What changes in the form: - ‘store_type’ might be “Convenience” or “Small Market” - ‘produce_available’ might be “Unknown” or “No” (depending on what’s visible) - The mapper is careful not to assume SNAP/WIC without evidence

Callout

Why we use “Unknown”

“Unknown” is better than guessing. Guessing introduces systematic bias into the dataset.

Part 4 - Handling common edge cases


Edge case 1: Duplicate risk

If the mapper sees a nearby exisiting point with the same store name: - They edit the exisiting feature instead of creating a new one.

Why: duplicates inflate stores counts and distort service coverage.

Edge case 2: Poor GPS

If accuracy is high (worse than 10 m,) the mapper: - records the point anyway - writes a note like: “GPS ~22m; point approximated at main entrance”
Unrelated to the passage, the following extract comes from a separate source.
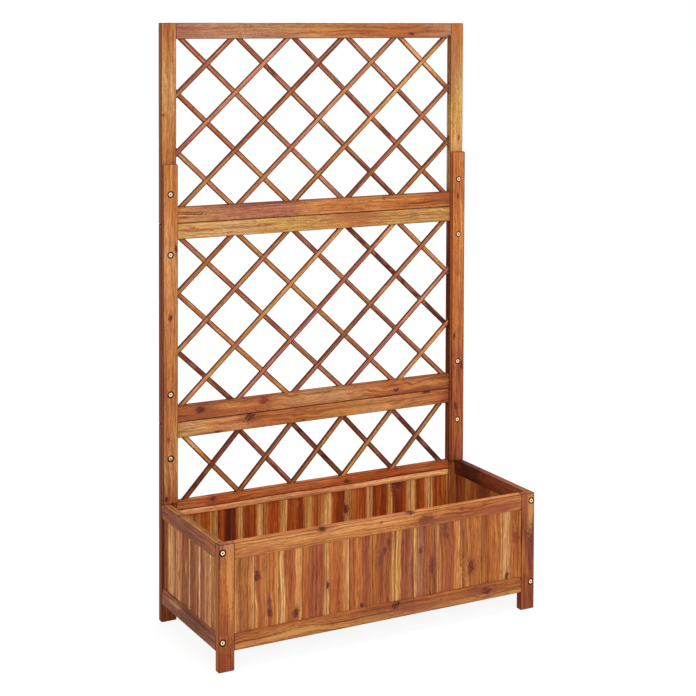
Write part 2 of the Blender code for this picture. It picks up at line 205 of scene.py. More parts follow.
# Spots in the wood: how much of their colour shows, how soft the rim is, how far the grain bends
# round them, and how strong a tail they draw along the grain
markKinds = {
    "knot": {"tone": "knot", "halo": "plum", "share": 0.96, "soft": 0.35, "push": 0.8, "tail": 0.5},
    "redKnot": {"tone": "garnet", "halo": "brick", "share": 0.9, "soft": 0.6, "push": 0.7, "tail": 0.35},
    "stain": {"tone": "plum", "halo": "plum", "share": 0.65, "soft": 1.0, "push": 0.0, "tail": 0.0},
    "violet": {"tone": "violet", "halo": "plum", "share": 0.75, "soft": 0.9, "push": 0.0, "tail": 0.0},
    "pale": {"tone": "tan", "halo": "honey", "share": 0.75, "soft": 1.0, "push": 0.0, "tail": 0.0},
    "crack": {"tone": "knot", "halo": "umber", "share": 0.9, "soft": 0.5, "push": 0.0, "tail": 0.0},
}
markShape = {                            # in radii of the mark
    "bend": 3.2,                         # how far off the grain still bends
    "halo": (0.8, 2.2), "haloShare": 0.75,
    "tail": (0.2, 2.2), "tailStretch": 4,
    "rings": 6.3, "ring": (0.2, -0.8), "ringShare": 0.45,      # in the heart of a knot
    "ragged": 2.0, "tailRagged": 0.1,    # how uneven the rims are
    "apart": 9,                          # so far off are the slats and laths beside its own
}

woodLook = {
    "wander": 1.2, "wave": 0.4,          # cm that the grain strays, over the board and in short waves
    "patches": 0.75,                     # strength of the golden and the red patches
    "streak": 0.72, "lines": 0.68,       # strength of the broad streaks and of the dark lines
    "rings": 0.5, "ringSpacing": 0.75,   # growth lines, and cm between them
    "mottle": 0.5, "fibre": 0.65, "pores": 0.5,
    "paintedSideShade": 0.55, "endDark": 0.5,    # painted shade on the sides, and ends that drink more oil
    "boltEndGrainAndShade": 0.97,                    # painted shade, and darker end grain, in the ring round a bolt's head
    "edgeShadeLine": 0.85, "seamShadeLine": 0.2,   # painted shade: a dark line along edges and V lines
    "roughness": (0.50, 0.68), "gloss": 0.15,
    "tint": (0.97, 1.03, 1.09),          # over all of a board
    "seedStep": 7.3, "slatStep": 17.3,   # from one board's figure to the next, and between slats
}
# Patterns of the wood: changes per cm along and across the grain, detail and roughness
patterns = {
    "wobble": (0.05, 0.14, 1.0, 0.5), "wave": (0.19, 0.45, 1.0, 0.5), "ragged": (1.3, 2.6, 2.0, 0.5),
    "patches": (0.06, 0.28, 1.0, 0.5), "blotch": (0.17, 0.3, 1.0, 0.5), "streak": (0.022, 0.95, 3.0, 0.6),
    "lines": (0.035, 2.8, 2.0, 0.55), "mottle": (0.5, 2.8, 2.0, 0.6), "fibre": (0.2, 6.5, 2.0, 0.6),
    "pores": (0.9, 27, 0.0, 0.5),
}
# Where a pattern tints the wood: from where to where in its values, with which tint, how much of it
shading = [
    ("patches", 0.52, 0.72, "golden", 1), ("patches", 0.48, 0.28, "red", 1),
    ("streak", 0.52, 0.68, "deep", 1), ("streak", 0.48, 0.32, "light", 1),
    ("lines", 0.54, 0.61, "deep", 1), ("lines", 0.47, 0.37, "light", 0.8),
    ("mottle", 0.52, 0.68, "deep", 1), ("mottle", 0.48, 0.34, "light", 1),
]
tints = {
    "deep": (0.58, 0.45, 0.38, 1.0), "light": (1.24, 1.30, 1.26, 1.0), "edge": (0.26, 0.17, 0.14, 1.0),
    "golden": (1.10, 1.24, 1.00, 1.0), "red": (0.90, 0.74, 0.74, 1.0),
}
figureShape = {
    "arch": 0.45, "sway": 2.6,           # how steep an arch is, and how the streaks bend the growth lines
    "ring": (0.5, 1.0), "calm": (0.30, 0.62, 1, 0.35),     # growth lines fade in the golden patches
    "fibre": (0.50, 0.62), "pores": (0.60, 0.72),          # only the peaks
    "polish": (0.3, 0.7), "poreRoughness": 0.1,
    "relief": (0.6, 0.4, 0.7), "bump": 0.55, "depth": 0.0004,        # of fibre, lines and pores; metres
}
facingShape = {                          # how squarely a face looks up, left, sideways or endways
    "up": (0.6, 0.95), "upShare": 0.9, "left": (-0.55, -0.95), "leftShare": 0.85,
    "side": (0.55, 0.95), "end": (0.6, 0.95),
}
edgeShape = {                            # cm
    "line": (0.08, 0.24), "uneven": 0.12,            # the line inside a board's edge, and how it strays
    "seam": (0.22, 0.08),                            # the line beside a V line, in from a slat's edge
    "lath": (0.28, 0.50), "lathShare": 0.88,         # from the middle of a lath outwards
    "bolt": (0.95, 0.82),                            # ring round the middle of a bolt
    "stripe": 0.2, "slat": 0.06,                     # softness of a stripe's edge, and a slat's margin
    "band": 0.1, "bandGrain": 0.25,                  # softness of a band, and how it follows the grain
    "tone": 16,                                      # how far the streaks carry one tone into the next
}
axisOf = {"x": 0, "y": 1, "z": 2}


def grainDirections(look):
    # unit vectors along, across and through; laths have a slope, and are counted to the right
    if "slope" in look:
        cosine, sine = math.cos(look["slope"]), math.sin(look["slope"])
        side = math.copysign(1, sine)
        return (cosine, 0, sine), (side * sine, 0, -side * cosine), (0, 1, 0)
    return tuple(Vector([float(i == axisOf[letter]) for i in range(3)]) for letter in look["grain"])


def placeOnFace(look, horizontal, height):
    # a spot on the wood, given from the left front foot, turned into along and across
    directions = grainDirections(look)
    sideways = "y" in look.get("grain", "")[:2]
    spot = Vector((0, horizontal, height)) if sideways else Vector((horizontal, 0, height))
    return spot.dot(Vector(directions[0])), spot.dot(Vector(directions[1]))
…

Why: transparency beats false precision.

Edge case 3: Store closed/renovation

The mapper can still record the location and note: - “Closed during visit”/“Under renovation” - and leave uncertain fields as unknown

Why: closure status can matter for real access

Part 5 - Sync and quick QA in QGIS


Back on the computer, the mapper opens the project in QGIS and checks:

  1. Completeness
  • Are required fields filled?
  1. Spatial sanity
  • Do points fall inside the study area?
  • Any points in impossible locations?
  1. Duplicates
  • Same name and very close geometry?
  1. Photo verification
  • Can photos be opened and do they match the record
Callout

Why QA is shown as part of collection

If you QA right away, you will remember what you saw. Waiting weeks turns fixable issues into permanent uncertainty.

What “good output” lookes like


At the end of the demo, the dataset has:

  • One record per store (no duplicates)
  • Consistent categories (dropdown-controlled)
  • Minimal guessing (Unknown used appropiately)
  • Photos that support verification
  • Notes that caputre exceptions without creating new categories

This is the foundation you need before any foo desert mapping begins.

Next module


Placeholderplaceholderplaceholderplaceholder

Key Points
  • A clear scenarion and consistent schema makes field data analyzable
  • Demonstrations should highlight why each step exists, not just which buttons to press.